The Everyday 4 of Pentacles
I draw the 4 of Pentacles a little less than other cards (1% of the time as compared to the average 1.3% draw). Still, it turns up in ways that are easy to understand. There are 4 of us in my immediate family, so it sometimes appears when all four of us are doing something together. (Interestingly enough I've found the 4 of Wands likes to count 4 friends hanging out, rather than family.) Because 4 pentacles look a lot like 4 wheels, I've drawn this on days when our car drew attention to itself, as well as one time when I was teaching my daughter to bike (two bikes, four wheels!).

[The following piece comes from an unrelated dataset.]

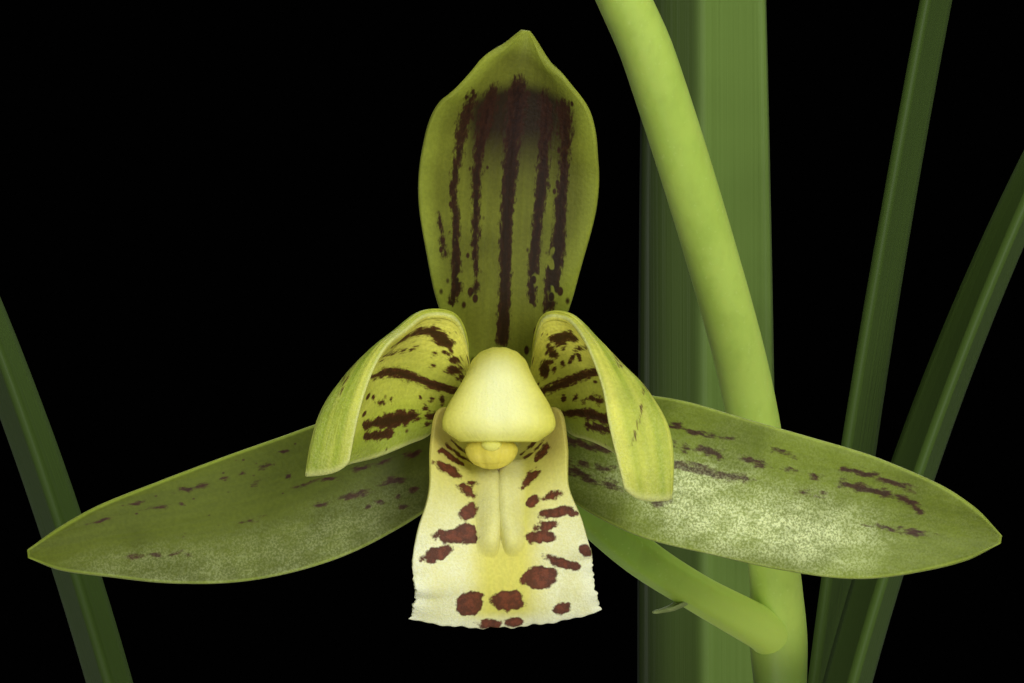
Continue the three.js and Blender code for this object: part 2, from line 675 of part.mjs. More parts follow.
const LEAVES = [
  { bulb: 0, foot: [-1.6, -1], bearing: 176, length: 430, leans: [-3.4, 55] },
  { bulb: 0, foot: [0.6, 3], bearing: 90, length: 236, leans: [4, 14] },
  { bulb: 0, foot: [-6.3, -0.8], bearing: 204, length: 350, leans: [16, 100] },
  { bulb: 1, foot: [-2, -2], bearing: 226, length: 330, leans: [14, 112] },
  { bulb: 1, foot: [1.6, 0.6], bearing: 184, length: 232, leans: [3, 40] },
  { bulb: 2, foot: [0.1, 3.4], bearing: 90, length: 420, leans: [3.5, 8], half: 6.6 },
  { bulb: 2, foot: [2.4, -2.8], bearing: -3, length: 400, leans: [-0.6, 19] },
  { bulb: 3, foot: [2.4, -2], bearing: -44, length: 380, leans: [12, 98] },
  { bulb: 3, foot: [0.6, 3], bearing: 10, length: 390, leans: [-9, 51] },
  { bulb: 3, foot: [-1.4, -3], bearing: -70, length: 250, leans: [12, 104] },
  { bulb: 4, foot: [1.8, 0], bearing: 16, length: 430, leans: [3, 54] },
  { bulb: 4, foot: [-2, 3.2], bearing: 64, length: 440, leans: [5, 44] },
  { bulb: 4, foot: [6.1, -1.8], bearing: -12, length: 350, leans: [16, 96] },
];
const LEAF_WIDTHS = [
  [0, 0.42],
  [0.06, 0.5],
  [0.2, 0.8],
  [0.4, 1],
  [0.65, 1],
  [0.85, 0.72],
  [0.95, 0.36],
  [1, 0.06],
];

function leafStations({ bulb: which, foot, bearing, length, leans: [lean, tipLean], half = LEAF_HALF }) {
  const { at } = BULBS[which];
  const out = radians(bearing);
  const onTop = Math.hypot(...foot) < 4;
  let x = at[0] + foot[0];
  let y = at[1] + foot[1];
  let z = MIX_TOP - BULB_SUNK + BULB_HEIGHT + (onTop ? GAP : -4);
  const count = 16;
  return steps(count).map((share) => {
    const station = [share, x, y, z, half * along(LEAF_WIDTHS, share)[0], 0, 0, 0];
    const angle = radians(lean + (tipLean - lean) * (share + 0.5 / count) ** 2);
    x += (length / count) * Math.sin(angle) * Math.cos(out);
    y += (length / count) * Math.sin(angle) * Math.sin(out);
    z += (length / count) * Math.cos(angle);
    return station;
  });
}

function leaf(spec) {
  const out = radians(spec.bearing);
  return blade({
    stations: leafStations(spec),
    face: vec([-Math.cos(out), -Math.sin(out), 1]),
    thick: LEAF_THICK,
    rows: 16,
    cols: 2,
    fold: (share) => 6 + 22 * Math.min(share * 5, 1) - 8 * share,
  });
}

BULBS.forEach((spec, i) => add(`pseudobulb_${i + 1}`, join(bulb(spec), ...scales(spec)), BULB));
LEAVES.forEach((spec, i) => add(`leaf_${i + 1}`, leaf(spec), LEAF));

// The growing mix: a filled body with a lumpy top of bark chips, and holes where bulbs and stem stand.

function mix() {
  const random = seeded(7);
  const room = (z) => wallRadius(z) - POT_WALL - GAP;
  const lathe = (profile) =>
    new THREE.LatheGeometry(profile.map(([r, z]) => new THREE.Vector2(r, z)), POT_SIDES).rotateX(Math.PI / 2);
  const body = lathe([
    [0, POT_FLOOR + GAP],
    [room(POT_FLOOR) - 5, POT_FLOOR + GAP],
    [room(POT_FLOOR + 5), POT_FLOOR + 5],
    [room(MIX_TOP - 3), MIX_TOP - 3],
    [room(MIX_TOP) - 4, MIX_TOP],
    [30, MIX_TOP + 1.5],
    [0, MIX_TOP + 2],
  ]);
  const potRoom = lathe([
    [0, 0],
    [room(0), 0],
    [room(POT_HEIGHT), POT_HEIGHT],
    [0, POT_HEIGHT],
  ]);
  const clear = (x, y) =>
    BULBS.every(({ at }) => Math.hypot(x - at[0], y - at[1]) > 18) &&
    Math.hypot(x - STEM_LINE[0][0], y - STEM_LINE[0][1]) > 11;
  const spots = steps(CHIPS - 1).map((_, i) => {
    const r = 58 * Math.sqrt((i + 0.5) / CHIPS);
    const a = i * 2.39996 + random() * 0.4;
    return [r * Math.cos(a), r * Math.sin(a)];
  });
  const chips = spots.filter((spot) => clear(...spot)).map((spot) => {
    const scale = 0.75 + 0.5 * random();
    return new THREE.BoxGeometry(...CHIP_SIZE.map((v) => v * scale))
      .rotateX(random() - 0.5)
      .rotateY(random() - 0.5)
      .rotateZ(random() * Math.PI)
      .translate(...spot, MIX_TOP + 0.6 + random());
  });
  const bulbRooms = BULBS.map((spec) => bulb(spec, GAP));
  return cut(inside(join(body, ...chips), potRoom), ...bulbRooms, stemLoft(GAP));
}
add("bark_mix", mix(), BARK);

export default plant;
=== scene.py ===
"""Potted Cymbidium haematodes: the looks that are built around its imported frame.

Shapes are worked out in millimetres and made in metres, in the frame's own place.
"""

import math

import bpy
import numpy as np
from bpy.props import FloatProperty, FloatVectorProperty, IntProperty, PointerProperty
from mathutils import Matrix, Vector


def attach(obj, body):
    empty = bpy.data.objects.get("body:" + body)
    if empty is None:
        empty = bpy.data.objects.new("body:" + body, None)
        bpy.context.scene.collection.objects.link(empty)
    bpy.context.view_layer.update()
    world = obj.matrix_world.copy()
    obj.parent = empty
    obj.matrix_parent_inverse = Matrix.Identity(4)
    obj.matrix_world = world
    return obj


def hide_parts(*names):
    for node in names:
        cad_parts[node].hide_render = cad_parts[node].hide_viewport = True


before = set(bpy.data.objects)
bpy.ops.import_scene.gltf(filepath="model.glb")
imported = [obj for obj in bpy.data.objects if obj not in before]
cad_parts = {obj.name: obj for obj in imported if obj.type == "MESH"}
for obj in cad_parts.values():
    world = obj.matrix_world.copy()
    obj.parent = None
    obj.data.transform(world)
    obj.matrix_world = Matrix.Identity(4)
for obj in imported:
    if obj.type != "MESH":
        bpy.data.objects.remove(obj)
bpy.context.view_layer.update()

bl_info = {
    "name": "Potted Cymbidium haematodes",
    "version": (1, 0, 0),
    "blender": (4, 5, 0),
    "location": "3D View > Sidebar > Orchid",
    "description": "Builds a potted cymbidium orchid with striped blooms around its packed frame",
    "category": "Object",
}

MM = 0.001
FRONT = np.array((0.0, -1.0, 0.0))
LIP_FACE = np.array((0.0, -1.0, 1.0))
BLOOM_AT = np.array((-17.0, -50.0, 440.0))
# How far in front, beside and above the nearest bloom the camera stands, and how wide its frame is there
CAMERA_AWAY, CAMERA_ASIDE, CAMERA_UP = 300, 0.91, 4.1
FRAME_WIDE = 71.68
# A piece with fewer faces than this has come out empty
FEWEST_FACES = 100


# Sizes and colours that a user would change


def length(name, description, default):
    return FloatProperty(
        name=name, description=description, default=default, min=0, unit="LENGTH", precision=5
    )


def colour(name, description, default):
    return FloatVectorProperty(
        name=name, description=description, default=default, min=0, max=1, size=3, subtype="COLOR"
    )


class OrchidSizes(bpy.types.PropertyGroup):
    """Sizes of the plant that are free to change a little."""

    tepal_thick: length("Petal thickness", "Thickness of a sepal or petal in its middle", 0.00075)
    leaf_half: length("Leaf half width", "From a leaf's midrib to its margin at its widest", 0.0058)
    leaf_thick: length("Leaf thickness", "Thickness of a leaf", 0.0008)
    stem_radius: length("Stem radius", "Radius of the flower stem in the middle of its length", 0.00195)
    bulb_radius: length("Bulb radius", "Widest radius of a pseudobulb", 0.0095)
    chip: length("Bark chip", "Length of a bark chip of the middle size", 0.0105)
    chips: IntProperty(
        name="Bark chips", description="How many bark chips lie on the mix at most", default=260, min=0
    )


class OrchidColours(bpy.types.PropertyGroup):
    """Main colours of the plant, its pot and its mix."""

    clay: colour("Clay", "Unglazed clay of the pot", (0.48, 0.2, 0.105))
    bark: colour("Bark", "Bark chips of the mix", (0.16, 0.08, 0.038))
    bulb: colour("Pseudobulb", "Skin of the pseudobulbs", (0.17, 0.24, 0.05))
    husk: colour("Husk", "Dry scale leaves and bracts", (0.42, 0.36, 0.17))
    leaf: colour("Leaf", "Upper side of the leaves", (0.052, 0.09, 0.015))
    stem: colour("Stem", "Flower stem and bloom stalks", (0.48, 0.64, 0.105))
    sepal: colour("Sepal", "Ground of the three sepals", (0.16, 0.175, 0.018))
    petal: colour("Petal", "Ground of the two petals", (0.86, 0.82, 0.14))
    lip: colour("Lip", "Ground of the lip", (0.66, 0.61, 0.12))
    column: colour("Column", "Ground of the column", (0.84, 0.81, 0.17))
    anther: colour("Anther cap", "Cap at the end of the column", (0.72, 0.62, 0.09))
    marks: colour("Marks", "Stripes and blotches on the blooms", (0.075, 0.019, 0.011))
    floor: colour("Floor", "Floor under the pot", (0.62, 0.61, 0.58))


# Lines, sheets and tubes


def unit(v):
    return v / np.maximum(np.linalg.norm(v, axis=-1, keepdims=True), 1e-9)


def smooth(low, high, value):
    f = np.clip((value - low) / (high - low), 0, 1)
    return f * f * (3 - 2 * f)


def eased(a, b, slope_a, slope_b, f):
    """A smooth run from a to b that has the given slopes at its ends."""
    values = a * (1 + 2 * f) * (1 - f) ** 2 + slope_a * f * (1 - f) ** 2
    return values + (b * f * f * (3 - 2 * f) + slope_b * f * f * (f - 1))


def along(stations, share):
    """Smooth values between stations, each of them (share, value, value, ...)."""
    table = np.asarray(stations, float)
    share = np.clip(np.asarray(share, float), 0, 1)
    i = np.clip(np.searchsorted(table[:, 0], share, side="left") - 1, 0, len(table) - 2)
    a, b = table[i], table[i + 1]
    before, after = table[np.maximum(i - 1, 0)], table[np.minimum(i + 2, len(table) - 1)]
    span = b[..., :1] - a[..., :1]
    slope_a = (b - before) / (b[..., :1] - before[..., :1]) * span
    slope_b = (after - a) / (after[..., :1] - a[..., :1]) * span
    return eased(a, b, slope_a, slope_b, (share[..., None] - a[..., :1]) / span)[..., 1:]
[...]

And - in a virtuosic nod to several meanings of the card - it turned up the day we signed our solar loan at the bank.
Occasionally I've experienced its reversal as very specific insults to stability: one time, my son got in an accident hydroplaning on wet roads (4 tires losing traction). And on another, I learned about the practice, in densely populated regions, of digging up family crypts to make room for the growing community of the dead!
The Takeaway
When you draw the 4 of Pentacles, security and stability rule the day. You may be hijacked by nesting instincts. It is easy to observe good 4 of Pentacles practices - make the choice to bank your paycheck that week rather than spending it. (Better yet, squirrel part of it away in a retirement fund.) Save your work frequently when you have an open document. And for heaven's sake, call your mom!